Basketball at the 2024 Summer Olympics – Women's tournament

Tournament details
- Host country: France
- Dates: 28 July – 11 August
- Teams: 12 (from 5 confederations)
- Venue(s): Stade Pierre-Mauroy Accor Arena (in 2 host cities)

Final positions
- Champions: United States (10th title)
- Runners-up: France
- Third place: Australia
- Fourth place: Belgium

Tournament statistics
- Games played: 26
- Attendance: 508,060 (19,541 per game)
- MVP: A'ja Wilson
- Top scorer: Emma Meesseman (23.3 ppg)

= Basketball at the 2024 Summer Olympics – Women's tournament =

The women's 5x5 basketball tournament at the 2024 Summer Olympics was the 21st edition of the event for women at the Summer Olympic Games.
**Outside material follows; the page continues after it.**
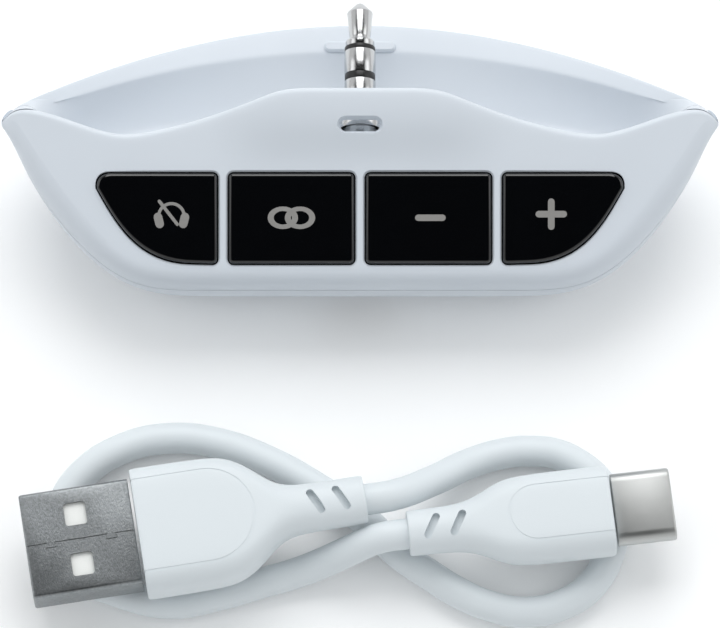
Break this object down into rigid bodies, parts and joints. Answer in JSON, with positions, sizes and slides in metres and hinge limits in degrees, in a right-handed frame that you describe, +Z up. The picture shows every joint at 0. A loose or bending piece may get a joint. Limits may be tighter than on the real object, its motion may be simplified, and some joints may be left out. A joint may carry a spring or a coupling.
{
  "type": "wireless audio receiver",
  "caption": "Boat-shaped clip-on wireless audio receiver with a headset plug in its cradle, a row of black keys, and a loose looped charging lead.",
  "frame": {"origin": "on the table, under the middle of the receiver without its lead", "axes": "+X to the right along the key row, +Y the way the headset plug points, +Z up"},
  "size_m": [0.08, 0.0706, 0.0205],
  "materials": {
    "white_shell": "satin white moulding",
    "black_key": "polished black",
    "switch_steel": "pressed cover",
    "dark_plastic": "moulded black",
    "circuit_board": "green solder mask",
    "chip_black": "epoxy package",
    "tinned_steel": "tinned",
    "ceramic": "glazed ceramic",
    "led_lens": "clear resin",
    "cell_foil": "pouch foil",
    "foam_tape": "closed cell foam",
    "red_wire": "soft jacket",
    "black_wire": "soft jacket",
    "plug_metal": "bright nickel plate",
    "flex_film": "polyimide film",
    "white_insulator": "moulded white",
    "white_grip": "satin white moulding",
    "cord_jacket": "smooth white jacket"
  },
  "bodies": {
    "receiver": {"front_shell": "white_shell", "rear_shell": "white_shell", "mute_switch": "switch_steel", "pair_switch": "switch_steel", "minus_switch": "switch_steel", "plus_switch": "switch_steel", "main_board": "circuit_board", "radio_chip": "chip_black", "audio_chip": "chip_black", "power_chip": "chip_black", "shield_can": "tinned_steel", "crystal": "tinned_steel", "antenna": "ceramic", "status_led": "led_lens", "socket_shell": "tinned_steel", "socket_tongue": "dark_plastic", "board_screw_left": "tinned_steel", "board_screw_right": "tinned_steel", "battery_cell": "cell_foil", "battery_pad": "foam_tape", "battery_lead_plus": "red_wire", "battery_lead_minus": "black_wire", "plug_tip": "plug_metal", "plug_ring_front": "plug_metal", "plug_ring_rear": "plug_metal", "plug_sleeve": "plug_metal", "plug_collar": "plug_metal", "plug_band_front": "dark_plastic", "plug_band_middle": "dark_plastic", "plug_band_rear": "dark_plastic", "plug_base": "dark_plastic", "plug_ribbon": "flex_film", "a_plug_shell": "plug_metal", "a_plug_tongue": "white_insulator", "a_plug_grip": "white_grip", "c_plug_shell": "plug_metal", "c_plug_insert": "dark_plastic", "c_plug_grip": "white_grip", "lead_cord": "cord_jacket"},
    "mute_button": {"mute_key": "black_key", "mute_plunger": "dark_plastic"},
    "pair_button": {"pair_key": "black_key", "pair_plunger": "dark_plastic"},
    "minus_button": {"minus_key": "black_key", "minus_plunger": "dark_plastic"},
    "plus_button": {"plus_key": "black_key", "plus_plunger": "dark_plastic"}
  },
  "joints": [
    {"name": "mute_press", "type": "slide", "parent": "receiver", "child": "mute_button", "axis": [0, 0.309, -0.9511], "range_m": [0, 0.0005], "stiffness_N_per_m": 1200, "springref_m": -0.0003},
    {"name": "pair_press", "type": "slide", "parent": "receiver", "child": "pair_button", "axis": [0, 0.309, -0.9511], "range_m": [0, 0.0005], "stiffness_N_per_m": 1200, "springref_m": -0.0003},
    {"name": "minus_press", "type": "slide", "parent": "receiver", "child": "minus_button", "axis": [0, 0.309, -0.9511], "range_m": [0, 0.0005], "stiffness_N_per_m": 1200, "springref_m": -0.0003},
    {"name": "plus_press", "type": "slide", "parent": "receiver", "child": "plus_button", "axis": [0, 0.309, -0.9511], "range_m": [0, 0.0005], "stiffness_N_per_m": 1200, "springref_m": -0.0003}
  ]
}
It was held from 28 July to 11 August 2024. Preliminary games occurred at Stade Pierre-Mauroy in Lille, with the final phase staged at the Accor Arena (referred to as the Bercy Arena due to IOC rules disallowing Olympic host venues to be named after non-IOC sponsors) in Paris.

The United States won the gold medal after defeating France in the final. Australia captured the bronze medal with a win over Belgium. Diana Taurasi of the victorious American women's national team became the only basketball player with six Olympic gold medals, joining dressage equestrian Isabell Werth of Germany and Hungarian sabre fencer Aladar Gerevich as the only Olympians to win six gold medals in the same event.

==Format==
The twelve teams were split into three groups of four teams, and a single round-robin was held within each group. The first- and second-placed teams of each group advanced to the quarterfinals as well as the two best third-placed teams. After the preliminary round, the teams were grouped according to their results, and a draw paired teams between the groups for the quarterfinals. For the draw the teams were seeded in four pots, with the top two-ranked teams (Pot D), 3rd–4th ranked teams (Pot E), 5–6th ranked teams (Pot F) and 7–8th ranked teams (Pot G). Teams from Pot D faced a team from Pot G and teams from Pot E a team from Pot F. Teams from the same group could not face each other again. If both teams from Pot D qualified for the semifinals, they could not play against each other.

==Schedule==
The schedule of the tournament was as follows.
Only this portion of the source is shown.